|M.Sc Student||Gassman Aaron|
|Subject||Investigation of the Electrical Properties of Carbon|
Nanofibers with Embedded Carbon Nanotubes
|Department||Department of Nanoscience and Nanotechnology||Supervisors||Professor Eyal Zussman|
|Dr. Yuval Yaish|
|Full Thesis text|
Harnessing the potential advantages of nanotechnology for fabricating innovative composite materials, such as ultra-lightweight, high-aspect ratio, conductive nanowires, requires the development of techniques for fabricating, ordering, manipulating, and characterizing at the sub-micron scale. In the research presented in this thesis, an interdisciplinary approach was employed to fabricate and characterize individual electrically active composite nanofibers. First, the electrospinning method was utilized to fabricate polymer-based [poly(acrylonitrile) (PAN)] carbon fibers having diameters of ~100-300 [nm] and to embed such fibers with multi-walled carbon nanotubes (MWCNT) at various concentrations (0-10% (w/w)). Then, micro-electronic processing techniques, e.g., e-beam lithography, mask writing, and metal electrode evaporation, were used to fabricate semiconductor circuit devices for the electrical characterization of individual nanofibers. For the first time, electrical conductivity measurements and contact resistance measurements are reported for single composite nanofibers of this type.
Carbonized PAN nanofibers (0% MWCNT (w/w)) are known to exhibit moderate electrical conductivity (σ~500 [S/m]) due to the short-range ordered graphitic structure of the carbonized matrix (Y. Wang et al., 2002). MWCNTs (filler) were embedded in the carbonized nanofibers (matrix) with the aim of increasing the electrical conductivity of the composite nanofibers by creating percolation paths between conducting regions. Morphological characterization of the composite nanofibers was carried out through optical microscopy, SEM, TEM, and AFM.

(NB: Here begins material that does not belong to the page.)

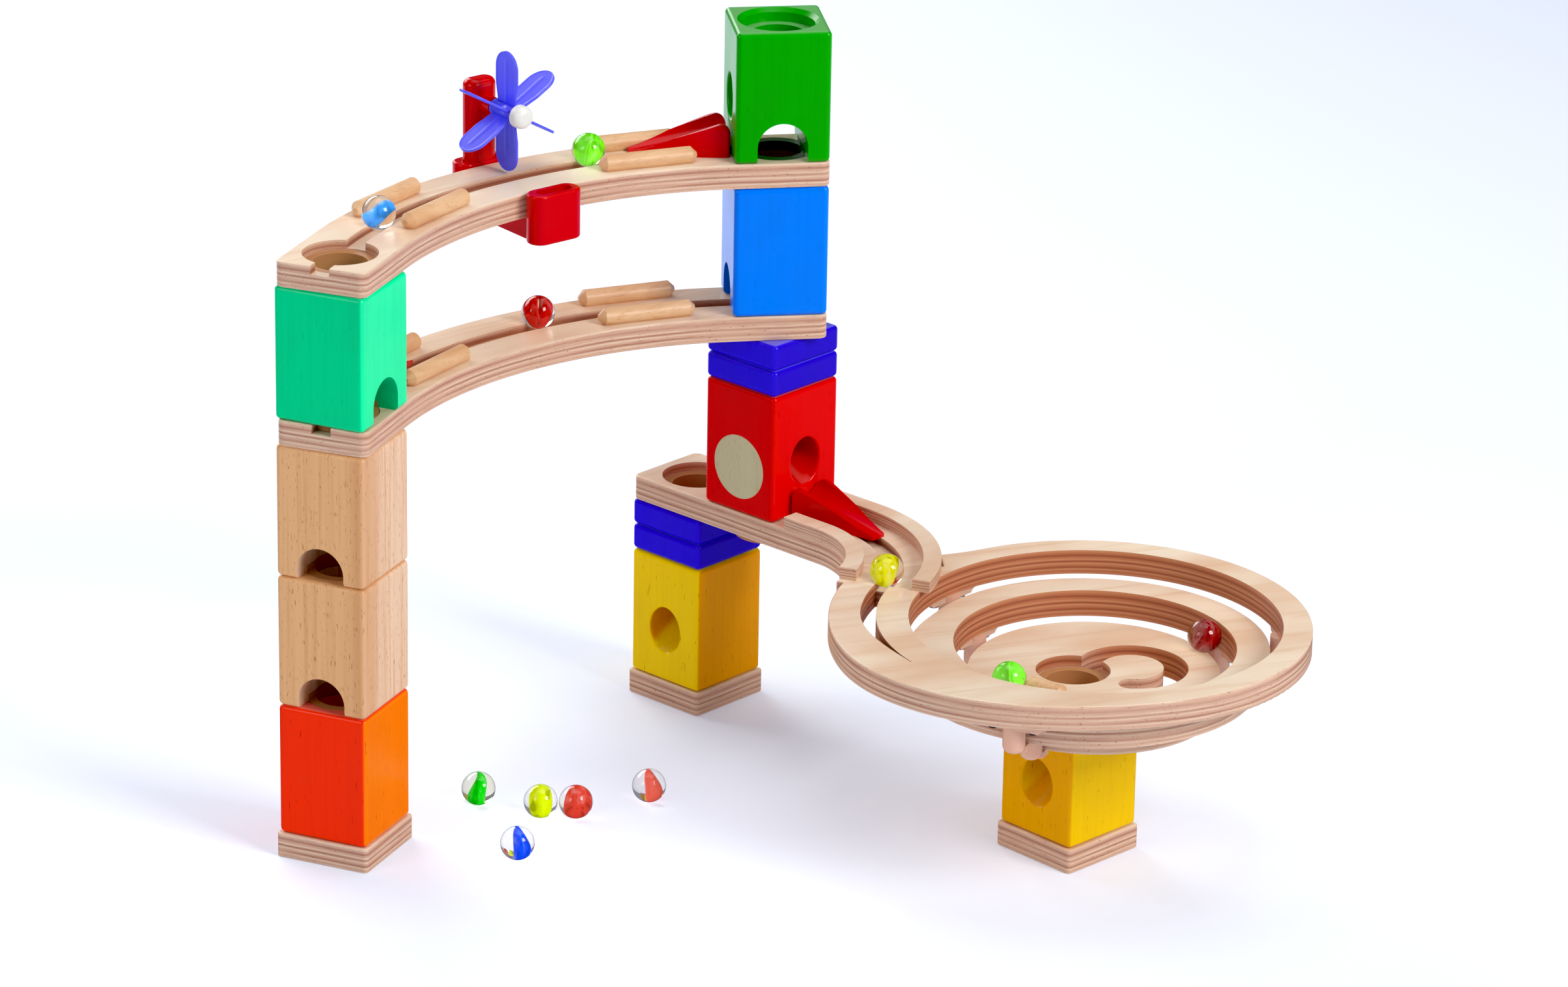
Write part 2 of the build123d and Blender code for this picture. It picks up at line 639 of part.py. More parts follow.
def build():
    nodes = {}
    left = (LEFT_X, LEFT_Y)
    middle = (MIDDLE_X, MIDDLE_Y)
    right = (RIGHT_X, RIGHT_Y)

    nodes["base_plate_left"] = place(base_plate(), *left, 0, LEFT_YAW)
    nodes["base_plate_middle"] = place(base_plate(), *middle, 0, LAUNCH_YAW)
    nodes["base_plate_right"] = place(base_plate(), *right, 0, RIGHT_YAW)

    nodes["block_orange"] = place(passing_block(()), *left, BASE_TOP, LEFT_YAW)
    nodes["block_natural_lower"] = place(passing_block((-90,), LOW_ARCH_H), *left, LEFT_1, LEFT_YAW)
    nodes["block_natural_upper"] = place(passing_block((-90,), LOW_ARCH_H), *left, LEFT_2, LEFT_YAW)
    nodes["block_teal"] = place(exit_block(90, (0, 180)), *left, LEFT_4, LEFT_YAW)
    nodes["block_yellow_middle"] = place(exit_block(-90), *middle, BASE_TOP, LAUNCH_YAW)
    nodes["block_yellow_right"] = place(exit_block(-90), *right, BASE_TOP, RIGHT_YAW)
    nodes["block_blue"] = place(passing_block((180,)), 0, 0, LEFT_4, TOP_YAW)
    nodes["block_green"] = place(exit_block(180, (90, -90), True), 0, 0, TOP_DECK, TOP_YAW)

    red = exit_block(0)
    plug_turn = Rot(90, 0, 0)
    red -= Pos(0, -BLOCK / 4, PLUG_Z) * (plug_turn * Cylinder(EXIT_R, BLOCK / 2))
    plug = Pos(0, (PLUG_T - BLOCK) / 2, PLUG_Z) * (plug_turn * Cylinder(PLUG_R, PLUG_T))
    red -= Pos(0, (PLUG_T - BLOCK - OVER) / 2, PLUG_Z) * (plug_turn * Cylinder(PLUG_R, PLUG_T + OVER))
    nodes["block_red"] = place(red, 0, 0, LAUNCH_TOP, LAUNCH_YAW)
    nodes["block_red_side_plug"] = place(plug, 0, 0, LAUNCH_TOP, LAUNCH_YAW)

    nodes["spacer_middle_lower"] = place(spacer(), *middle, MIDDLE_1, LAUNCH_YAW)
    nodes["spacer_middle_upper"] = place(spacer(), *middle, MIDDLE_2, LAUNCH_YAW)
    nodes["spacer_back_lower"] = place(spacer(), 0, 0, RED_TOP, LAUNCH_YAW)
    nodes["spacer_back_upper"] = place(spacer(), 0, 0, RED_2, LAUNCH_YAW)

    rail = curved_rail()
    nodes["rail_upper"] = Pos(0, 0, TOP_RAIL) * rail
    nodes["rail_lower"] = Pos(0, 0, LOW_RAIL) * rail
    nodes["guard_pegs_upper"] = rail_pegs(TOP_DECK)
    nodes["guard_pegs_lower"] = rail_pegs(LEFT_4)

    nodes["launch_board"] = Pos(0, 0, LAUNCH) * launch_board()
    nodes["guard_wall_near"] = Pos(0, 0, LAUNCH_TOP) * guard_wall(False, 30.0)
    nodes["guard_wall_far"] = Pos(0, 0, LAUNCH_TOP) * guard_wall(True, 24.5)

    nodes["ramp_green_block"] = place(ramp(), 0, 0, TOP_DECK, START_BEARING)
    nodes["ramp_teal_block"] = place(ramp(), *left, LEFT_4, END_BEARING - 180)
    nodes["ramp_red_block"] = place(ramp(), 0, 0, LAUNCH_TOP, LAUNCH_YAW)

    seats = [(BASE_TOP, RING_SEAT, ()), (LEFT_1, RING_SEAT, (-90,)), (LEFT_2, RING_SEAT, (-90,)),
             (LOW_RAIL, RAIL_RING_SEAT, ()), (LEFT_4, RING_SEAT, (0, 180)),
             (TOP_RAIL, RAIL_RING_SEAT, ())]
    nodes["rings_left_tower"] = group(stack_rings(*left, LEFT_YAW, seats))
    seats = [(BASE_TOP, RING_SEAT, ()), (MIDDLE_1, RING_SEAT, ()), (MIDDLE_2, RING_SEAT, ()),
             (LAUNCH, RAIL_RING_SEAT, ())]
    nodes["rings_middle_tower"] = group(stack_rings(*middle, LAUNCH_YAW, seats))
    seats = [(LAUNCH, RAIL_RING_SEAT, ()), (LAUNCH_TOP, RING_SEAT, ()), (RED_TOP, RING_SEAT, ()),
             (RED_2, RING_SEAT, ()), (LOW_RAIL, RAIL_RING_SEAT, ()), (LEFT_4, RING_SEAT, (180,)),
             (TOP_RAIL, RAIL_RING_SEAT, ())]
    nodes["rings_back_tower"] = group(stack_rings(0, 0, TOP_YAW, seats))
    nodes["ring_green_block"] = place(connector_ring(RING_SEAT, (90, -90)), 0, 0, TOP_DECK, TOP_YAW)
    seats = [(BASE_TOP, RING_SEAT, ()), (MIDDLE_1, RAIL_RING_SEAT, ())]
    nodes["rings_right_tower"] = group(stack_rings(*right, RIGHT_YAW, seats))

    upper, screws = bracket_set(RING_1_IN, RING_2_OUT, RING_2_BULGE, 0, UPPER_BRACKETS)
    lower, more = bracket_set(RING_2_IN, DISC_OUT, DISC_BULGE, 1, LOWER_BRACKETS)
    levels = {"top": top_level(), "middle": middle_level(), "bottom": bottom_level()}
    for level, plate in levels.items():
        plate -= group(screws + more)
        nodes["spiral_level_" + level] = plate
    nodes["spiral_brackets_upper"] = group(upper)
    nodes["spiral_brackets_lower"] = group(lower)
    nodes["spiral_screws"] = group(screws + more)
    peg = guard_peg(SPIRAL_PEG_LENGTH)
    nodes["spiral_guard_peg"] = place(peg, *SPIRAL_PEG, LEVEL[2], SPIRAL_PEG_YAW)

    nodes["windmill_clip"] = on_rail(windmill_clip())
    nodes["windmill_post"] = on_rail(windmill_post())
    nodes["windmill_axle"] = on_rail(windmill_axle())
    nodes["windmill_rotor"] = on_rail(windmill_rotor())
    nodes["windmill_cap"] = on_rail(windmill_cap())

    for name, (angle, deck) in RAIL_MARBLES.items():
        nodes[name] = marble(*polar(RAIL_R, angle, ARC_CENTRE), deck + GROOVE_RISE)
    outlet = polar(BEND_R, BEND_FIRST - BEND_TURN + 3, BEND_CENTRE)
    nodes["marble_yellow_green"] = marble(*outlet, LAUNCH_TOP + GROOVE_RISE)
    x, y = polar(RING_2_IN - MARBLE_R - 0.1, 24.3, SPIRAL)
    nodes["marble_dark_red"] = marble(x, y, LEVEL[2] + MARBLE_R + 0.02)
    x, y = polar(51.0, -142.6, SPIRAL)
    nodes["marble_green"] = marble(x, y, LEVEL[2] + MARBLE_R + 0.02)
    for name, (x, y) in FLOOR_MARBLES.items():
        nodes[name] = marble(x, y, MARBLE_R)
    return nodes


def main():
    os.makedirs("parts", exist_ok=True)
    nodes = build()
    box = group(nodes.values()).bounding_box()
    shift = Pos(-(box.min.X + box.max.X) / 2, -(box.min.Y + box.max.Y) / 2, -box.min.Z)
    print("origin shift", shift.position)
    for name, shape in nodes.items():
        export_step(shift * shape, f"parts/{name}.step")


main()
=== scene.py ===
"""The marble run's looks: stained and natural wood, plywood, plastics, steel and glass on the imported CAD."""

import json
import math

import bmesh
import bpy
from mathutils import Matrix, Vector


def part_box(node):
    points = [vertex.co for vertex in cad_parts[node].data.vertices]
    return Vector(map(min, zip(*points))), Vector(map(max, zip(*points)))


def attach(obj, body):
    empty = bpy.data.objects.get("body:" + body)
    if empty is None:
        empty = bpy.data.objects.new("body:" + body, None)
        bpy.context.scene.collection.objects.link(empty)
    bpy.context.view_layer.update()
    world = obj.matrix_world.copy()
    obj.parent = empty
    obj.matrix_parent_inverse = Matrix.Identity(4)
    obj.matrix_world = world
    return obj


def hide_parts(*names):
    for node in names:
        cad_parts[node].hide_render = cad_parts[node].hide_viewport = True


MM = 0.001

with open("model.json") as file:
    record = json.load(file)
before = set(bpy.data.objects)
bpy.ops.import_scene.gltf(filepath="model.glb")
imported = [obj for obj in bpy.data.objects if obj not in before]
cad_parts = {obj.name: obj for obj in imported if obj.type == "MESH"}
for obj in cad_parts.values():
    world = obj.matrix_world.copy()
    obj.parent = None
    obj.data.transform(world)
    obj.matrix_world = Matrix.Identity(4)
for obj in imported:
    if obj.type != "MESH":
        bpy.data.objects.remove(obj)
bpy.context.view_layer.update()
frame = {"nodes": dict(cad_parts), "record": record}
record = frame["record"]
nodes = frame["nodes"]
joints = {joint["name"]: joint for joint in record["behaviour"]["joints"]}


# ---------------------------------------------------------------- materials


def paint(red, green, blue):
    """A colour as it looks on a screen, 0 to 255, turned into the linear values that shaders take."""
    linear = [((c / 255 + 0.055) / 1.055) ** 2.4 if c > 10 else c / 255 / 12.92 for c in (red, green, blue)]
    return (*linear, 1.0)


class Shader:
    """One material's node tree, with short names for what the recipes below repeat."""

    def __init__(self, name):
        self.material = bpy.data.materials.new(name)
        self.material.use_nodes = True
        self.tree = self.material.node_tree
        self.tree.nodes.clear()
        self.output = self.add("ShaderNodeOutputMaterial")
        self.coords = self.add("ShaderNodeTexCoord")
        self.place = self.coords.outputs["Object"]

    def add(self, kind, **settings):
        node = self.tree.nodes.new(kind)
        for key, value in settings.items():
            setattr(node, key, value)
        return node

    def feed(self, socket, value):
        if isinstance(value, bpy.types.NodeSocket):
            self.tree.links.new(value, socket)
        else:
            socket.default_value = value

    def stretch(self, scale, turn=0.0):
        """The object's own coordinates, turned about Z by degrees and then scaled along each axis."""
        turned = self.add("ShaderNodeMapping", vector_type="TEXTURE")
        turned.inputs["Rotation"].default_value = (0, 0, math.radians(turn))
        self.feed(turned.inputs["Vector"], self.place)
        scaled = self.add("ShaderNodeMapping")
        scaled.inputs["Scale"].default_value = scale
        self.feed(scaled.inputs["Vector"], turned.outputs["Vector"])
        return scaled.outputs["Vector"]

    def noise(self, scale, turn=0.0, detail=2.0, distortion=0.0):
        """Soft noise from 0 to 1 with that many bumps per metre along each axis."""
        node = self.add("ShaderNodeTexNoise")
        node.inputs["Scale"].default_value = 1.0
        node.inputs["Detail"].default_value = detail
        node.inputs["Distortion"].default_value = distortion
        self.feed(node.inputs["Vector"], self.stretch(scale, turn))
        return node.outputs["Fac"]

    def maths(self, operation, first, second=0.0):
        node = self.add("ShaderNodeMath", operation=operation)
        self.feed(node.inputs[0], first)
        self.feed(node.inputs[1], second)
        return node.outputs[0]

    def between(self, value, low, high):
        """value, eased from 0 at low to 1 at high."""
        node = self.add("ShaderNodeMapRange", interpolation_type="SMOOTHSTEP")
        self.feed(node.inputs["Value"], value)
        node.inputs["From Min"].default_value = low
        node.inputs["From Max"].default_value = high
        return node.outputs["Result"]

    def mix(self, factor, first, second, blend="MIX"):
        node = self.add("ShaderNodeMix", data_type="RGBA", blend_type=blend)
        self.feed(node.inputs["Factor"], factor)
        self.feed(node.inputs["A"], first)
        self.feed(node.inputs["B"], second)
        return next(o for o in node.outputs if o.type == "RGBA")

    def bands(self, value, stops):
        """A colour ramp through (place, colour) pairs."""
        ramp = self.add("ShaderNodeValToRGB")
        elements = ramp.color_ramp.elements
        while len(elements) < len(stops):
            elements.new(0.5)
        for element, (at, colour) in zip(elements, stops):
            element.position = at
            element.color = colour
        self.feed(ramp.inputs["Fac"], value)
        return ramp.outputs["Color"]

    def reflected(self):
        """1 where a surface is seen in a reflection, and 0 where it is seen directly or through glass."""
        path = self.add("ShaderNodeLightPath")
        direct = self.maths("SUBTRACT", 1.0, path.outputs["Is Transmission Ray"])
        return self.maths("MULTIPLY", path.outputs["Is Glossy Ray"], direct)

    def facing(self, direction, low=0.3, high=0.8):
        """1 on faces whose normal points along a direction, and 0 on the others."""
        dot = self.add("ShaderNodeVectorMath", operation="DOT_PRODUCT")
        self.feed(dot.inputs[0], self.coords.outputs["Normal"])
        dot.inputs[1].default_value = direction
        return self.between(dot.outputs["Value"], low, high)

    def bump(self, height, strength, depth):
        node = self.add("ShaderNodeBump")
        node.inputs["Strength"].default_value = strength
        node.inputs["Distance"].default_value = depth
        self.feed(node.inputs["Height"], height)
        return node.outputs["Normal"]

    def surface(self, colour, roughness, normal=None, **inputs):
        """Ends the tree in a principled surface; inputs are its other sockets, with _ for a space."""
        shader = self.add("ShaderNodeBsdfPrincipled")
        self.feed(shader.inputs["Base Color"], colour)
        self.feed(shader.inputs["Roughness"], roughness)
        if normal is not None:
            self.feed(shader.inputs["Normal"], normal)
        for key, value in inputs.items():
            self.feed(shader.inputs[key.replace("_", " ")], value)
        self.feed(self.output.inputs["Surface"], shader.outputs[0])
        return self.material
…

The nanofibers' responses to Vds and Vgate ranges was measured, while four-probe measurements yielded the contact resistances encountered at the metal-carbon interfaces. The room temperature dc conductivity was substantially enhanced by the presence of MWCNTs, with an increase of nearly an order of magnitude, to ~3000 [S/m], in the 7% MWCNT (w/w) composite nanofibers. Also, the contact resistance values for all concentrations of nanofibers tested were found to very low (<10 [kΩ]). The results suggest that MWCNTs can bridge the matrices' short-range ordered graphitic structures and therefore increase the electrical conductivity of individual composite nanofibers. The enhanced conductivity and low contact resistance of the composites nanofibers make them potential building blocks for CNT-based devices such as "smart chaff", circuitry components, and sensory devices.